> [What you are asked to do] Copy out the listing exactly.

> [Data shown]
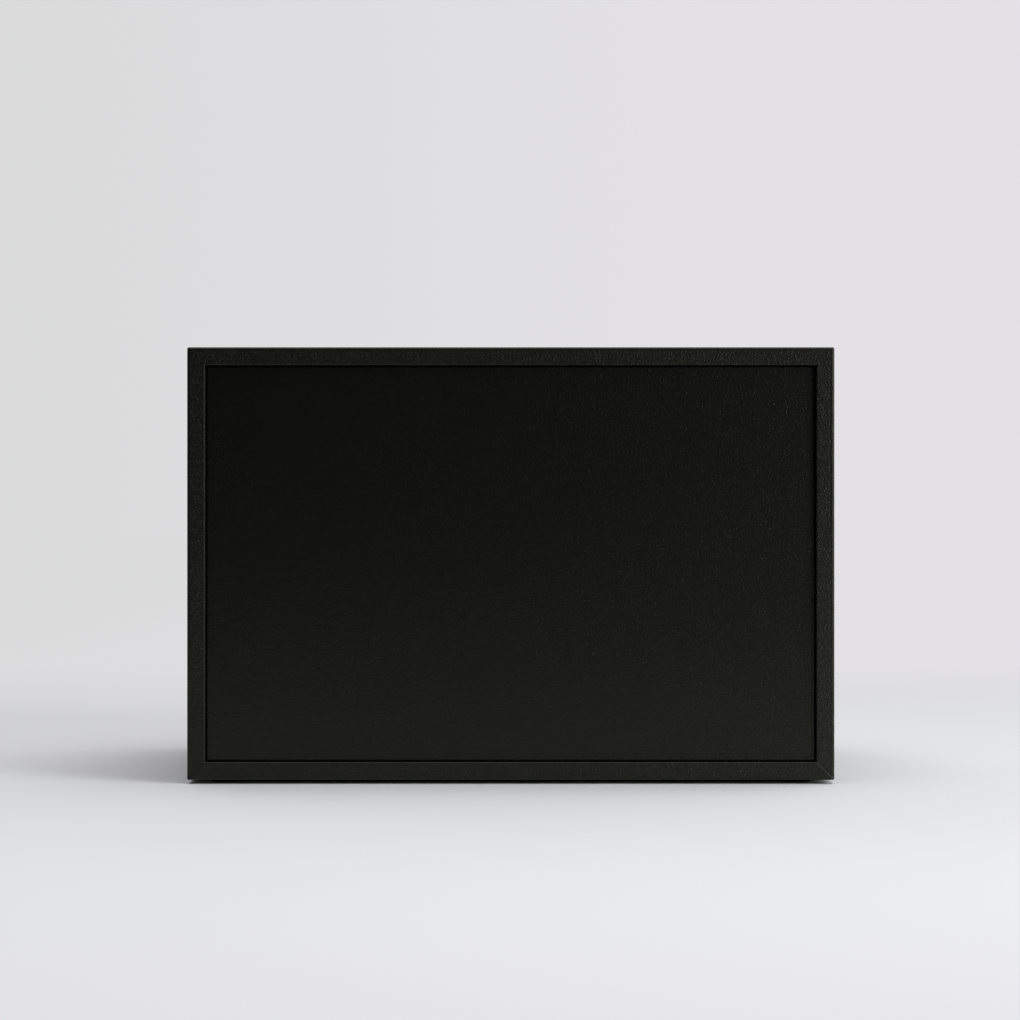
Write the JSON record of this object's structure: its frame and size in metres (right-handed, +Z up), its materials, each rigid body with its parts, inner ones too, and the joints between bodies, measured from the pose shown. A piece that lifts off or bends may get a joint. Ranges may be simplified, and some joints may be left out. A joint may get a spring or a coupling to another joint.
{
  "type": "desktop drawer organizer",
  "caption": "Black leatherette desktop drawer organizer: a rectangular covered case with a recessed back panel, sliding trays with turned metal knobs and low pads under its corners.",
  "frame": {"origin": "on the desk, under the middle of the whole part's box, with the feet's soles at zero", "axes": "+X to the right of someone who faces the drawers, -Y the way the drawers open, +Z up"},
  "size_m": [0.34, 0.2632, 0.2294],
  "materials": {
    "leatherette": "black leatherette with a fine pebble grain and a satin sheen",
    "fibreboard": "fibreboard faced with matt black paper",
    "lined_board": "fibreboard lined with black flock paper",
    "flock": "black flock sheet",
    "knob_nickel": "turned metal with a satin nickel plate",
    "screw_steel": "zinc-plated steel",
    "foot_foam": "matt black foam rubber"
  },
  "bodies": {
    "case": {"case_top_board": "fibreboard", "case_bottom_board": "fibreboard", "case_left_board": "fibreboard", "case_right_board": "fibreboard", "case_cover": "leatherette", "back_panel_board": "fibreboard", "back_panel_cover": "leatherette", "shelf_under_middle_drawer": "lined_board", "shelf_under_upper_drawer": "lined_board", "bay_lining": "flock", "foot_front_left": "foot_foam", "foot_front_right": "foot_foam", "foot_rear_left": "foot_foam", "foot_rear_right": "foot_foam"},
    "lower_drawer": {"lower_drawer_front_board": "fibreboard", "lower_drawer_front_cover": "leatherette", "lower_drawer_front_wall": "lined_board", "lower_drawer_left_side": "lined_board", "lower_drawer_right_side": "lined_board", "lower_drawer_rear_wall": "lined_board", "lower_drawer_bottom": "lined_board", "lower_drawer_liner": "flock", "lower_drawer_knob": "knob_nickel", "lower_drawer_knob_screw": "screw_steel"},
    "middle_drawer": {"middle_drawer_front_board": "fibreboard", "middle_drawer_front_cover": "leatherette", "middle_drawer_front_wall": "lined_board", "middle_drawer_left_side": "lined_board", "middle_drawer_right_side": "lined_board", "middle_drawer_rear_wall": "lined_board", "middle_drawer_bottom": "lined_board", "middle_drawer_liner": "flock", "middle_drawer_knob": "knob_nickel", "middle_drawer_knob_screw": "screw_steel"},
    "upper_drawer": {"upper_drawer_front_board": "fibreboard", "upper_drawer_front_cover": "leatherette", "upper_drawer_front_wall": "lined_board", "upper_drawer_left_side": "lined_board", "upper_drawer_right_side": "lined_board", "upper_drawer_rear_wall": "lined_board", "upper_drawer_bottom": "lined_board", "upper_drawer_liner": "flock", "upper_drawer_knob": "knob_nickel", "upper_drawer_knob_screw": "screw_steel"}
  },
  "joints": [
    {"name": "lower_drawer_slide", "type": "slide", "parent": "case", "child": "lower_drawer", "axis": [0, -1, 0], "range_m": [0, 0.18]},
    {"name": "middle_drawer_slide", "type": "slide", "parent": "case", "child": "middle_drawer", "axis": [0, -1, 0], "range_m": [0, 0.18]},
    {"name": "upper_drawer_slide", "type": "slide", "parent": "case", "child": "upper_drawer", "axis": [0, -1, 0], "range_m": [0, 0.18]}
  ]
}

> [In response]
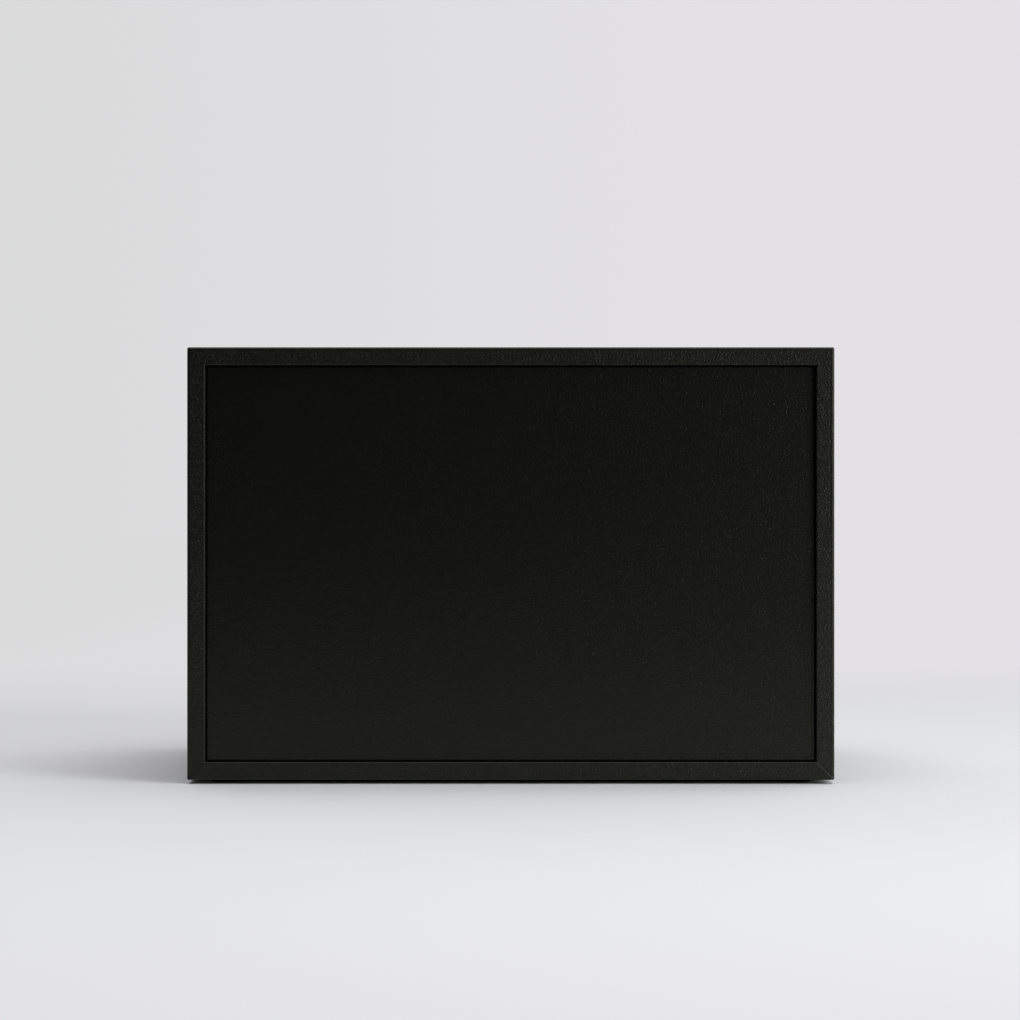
Write the JSON record of this object's structure: its frame and size in metres (right-handed, +Z up), its materials, each rigid body with its parts, inner ones too, and the joints between bodies, measured from the pose shown. A piece that lifts off or bends may get a joint. Ranges may be simplified, and some joints may be left out. A joint may get a spring or a coupling to another joint.
{
  "type": "desktop drawer organizer",
  "caption": "Black leatherette desktop drawer organizer: a rectangular covered case with a recessed back panel, sliding trays with turned metal knobs and low pads under its corners.",
  "frame": {"origin": "on the desk, under the middle of the whole part's box, with the feet's soles at zero", "axes": "+X to the right of someone who faces the drawers, -Y the way the drawers open, +Z up"},
  "size_m": [0.34, 0.2632, 0.2294],
  "materials": {
    "leatherette": "black leatherette with a fine pebble grain and a satin sheen",
    "fibreboard": "fibreboard faced with matt black paper",
    "lined_board": "fibreboard lined with black flock paper",
    "flock": "black flock sheet",
    "knob_nickel": "turned metal with a satin nickel plate",
    "screw_steel": "zinc-plated steel",
    "foot_foam": "matt black foam rubber"
  },
  "bodies": {
    "case": {"case_top_board": "fibreboard", "case_bottom_board": "fibreboard", "case_left_board": "fibreboard", "case_right_board": "fibreboard", "case_cover": "leatherette", "back_panel_board": "fibreboard", "back_panel_cover": "leatherette", "shelf_under_middle_drawer": "lined_board", "shelf_under_upper_drawer": "lined_board", "bay_lining": "flock", "foot_front_left": "foot_foam", "foot_front_right": "foot_foam", "foot_rear_left": "foot_foam", "foot_rear_right": "foot_foam"},
    "lower_drawer": {"lower_drawer_front_board": "fibreboard", "lower_drawer_front_cover": "leatherette", "lower_drawer_front_wall": "lined_board", "lower_drawer_left_side": "lined_board", "lower_drawer_right_side": "lined_board", "lower_drawer_rear_wall": "lined_board", "lower_drawer_bottom": "lined_board", "lower_drawer_liner": "flock", "lower_drawer_knob": "knob_nickel", "lower_drawer_knob_screw": "screw_steel"},
    "middle_drawer": {"middle_drawer_front_board": "fibreboard", "middle_drawer_front_cover": "leatherette", "middle_drawer_front_wall": "lined_board", "middle_drawer_left_side": "lined_board", "middle_drawer_right_side": "lined_board", "middle_drawer_rear_wall": "lined_board", "middle_drawer_bottom": "lined_board", "middle_drawer_liner": "flock", "middle_drawer_knob": "knob_nickel", "middle_drawer_knob_screw": "screw_steel"},
    "upper_drawer": {"upper_drawer_front_board": "fibreboard", "upper_drawer_front_cover": "leatherette", "upper_drawer_front_wall": "lined_board", "upper_drawer_left_side": "lined_board", "upper_drawer_right_side": "lined_board", "upper_drawer_rear_wall": "lined_board", "upper_drawer_bottom": "lined_board", "upper_drawer_liner": "flock", "upper_drawer_knob": "knob_nickel", "upper_drawer_knob_screw": "screw_steel"}
  },
  "joints": [
    {"name": "lower_drawer_slide", "type": "slide", "parent": "case", "child": "lower_drawer", "axis": [0, -1, 0], "range_m": [0, 0.18]},
    {"name": "middle_drawer_slide", "type": "slide", "parent": "case", "child": "middle_drawer", "axis": [0, -1, 0], "range_m": [0, 0.18]},
    {"name": "upper_drawer_slide", "type": "slide", "parent": "case", "child": "upper_drawer", "axis": [0, -1, 0], "range_m": [0, 0.18]}
  ]
}